Start
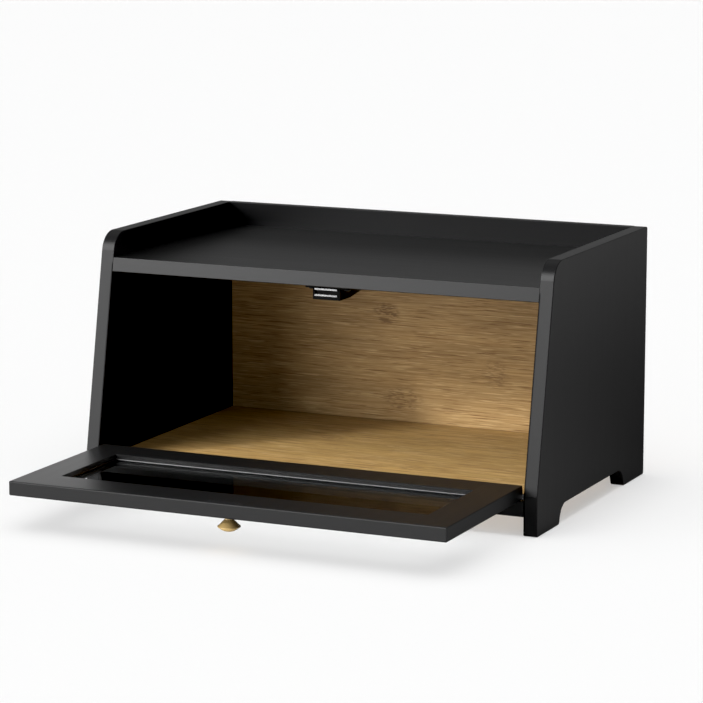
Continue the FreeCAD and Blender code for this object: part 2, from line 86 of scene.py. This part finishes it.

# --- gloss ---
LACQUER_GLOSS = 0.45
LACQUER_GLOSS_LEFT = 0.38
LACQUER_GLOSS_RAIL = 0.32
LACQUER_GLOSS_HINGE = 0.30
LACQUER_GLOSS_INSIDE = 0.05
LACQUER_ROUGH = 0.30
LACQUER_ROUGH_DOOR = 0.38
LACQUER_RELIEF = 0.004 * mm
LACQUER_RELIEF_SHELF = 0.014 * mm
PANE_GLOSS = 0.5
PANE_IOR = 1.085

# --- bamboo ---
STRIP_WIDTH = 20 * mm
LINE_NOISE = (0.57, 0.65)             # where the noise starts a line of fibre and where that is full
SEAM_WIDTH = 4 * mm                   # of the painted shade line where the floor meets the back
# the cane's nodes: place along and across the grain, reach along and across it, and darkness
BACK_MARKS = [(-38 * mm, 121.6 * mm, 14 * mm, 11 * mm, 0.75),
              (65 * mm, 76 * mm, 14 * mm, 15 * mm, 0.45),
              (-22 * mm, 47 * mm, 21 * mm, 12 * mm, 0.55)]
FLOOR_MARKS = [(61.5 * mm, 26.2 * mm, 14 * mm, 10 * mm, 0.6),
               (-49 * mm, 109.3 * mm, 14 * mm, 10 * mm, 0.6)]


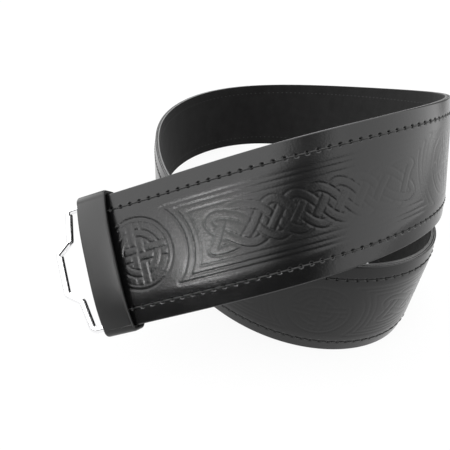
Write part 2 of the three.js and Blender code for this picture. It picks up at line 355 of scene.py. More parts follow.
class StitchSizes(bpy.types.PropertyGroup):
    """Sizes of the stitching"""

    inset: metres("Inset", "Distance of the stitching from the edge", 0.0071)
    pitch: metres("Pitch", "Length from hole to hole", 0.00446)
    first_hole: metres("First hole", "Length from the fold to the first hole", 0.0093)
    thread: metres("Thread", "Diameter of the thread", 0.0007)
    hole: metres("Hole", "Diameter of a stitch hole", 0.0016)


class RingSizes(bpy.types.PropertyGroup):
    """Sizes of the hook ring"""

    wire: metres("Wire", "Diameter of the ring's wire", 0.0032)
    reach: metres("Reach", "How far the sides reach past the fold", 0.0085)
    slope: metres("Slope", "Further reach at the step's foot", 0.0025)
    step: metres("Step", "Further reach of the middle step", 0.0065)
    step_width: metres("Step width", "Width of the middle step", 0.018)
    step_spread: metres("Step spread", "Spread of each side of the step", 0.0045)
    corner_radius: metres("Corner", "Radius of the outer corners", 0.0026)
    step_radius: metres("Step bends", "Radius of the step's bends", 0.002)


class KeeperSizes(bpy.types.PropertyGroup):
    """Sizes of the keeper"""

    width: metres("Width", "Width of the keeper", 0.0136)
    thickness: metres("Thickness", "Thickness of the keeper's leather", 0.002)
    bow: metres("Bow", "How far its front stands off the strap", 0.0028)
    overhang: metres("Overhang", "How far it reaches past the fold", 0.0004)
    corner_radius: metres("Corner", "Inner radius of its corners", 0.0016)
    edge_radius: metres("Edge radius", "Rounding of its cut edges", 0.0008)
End
**Short exercise:** In this exercise, copy only the lines from the opening line of the material through the line where "PANE_IOR = 1.085" appears.

**The result:**
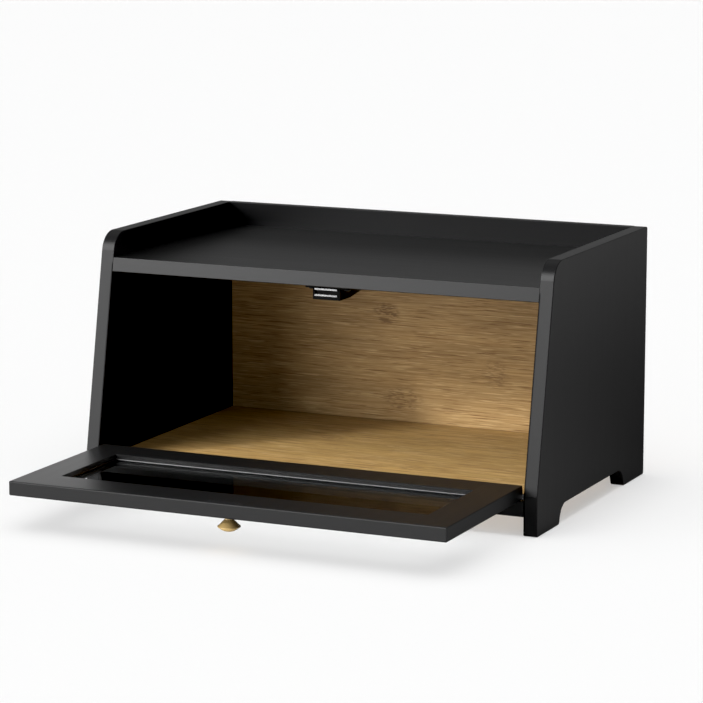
Continue the FreeCAD and Blender code for this object: part 2, from line 86 of scene.py. This part finishes it.

# --- gloss ---
LACQUER_GLOSS = 0.45
LACQUER_GLOSS_LEFT = 0.38
LACQUER_GLOSS_RAIL = 0.32
LACQUER_GLOSS_HINGE = 0.30
LACQUER_GLOSS_INSIDE = 0.05
LACQUER_ROUGH = 0.30
LACQUER_ROUGH_DOOR = 0.38
LACQUER_RELIEF = 0.004 * mm
LACQUER_RELIEF_SHELF = 0.014 * mm
PANE_GLOSS = 0.5
PANE_IOR = 1.085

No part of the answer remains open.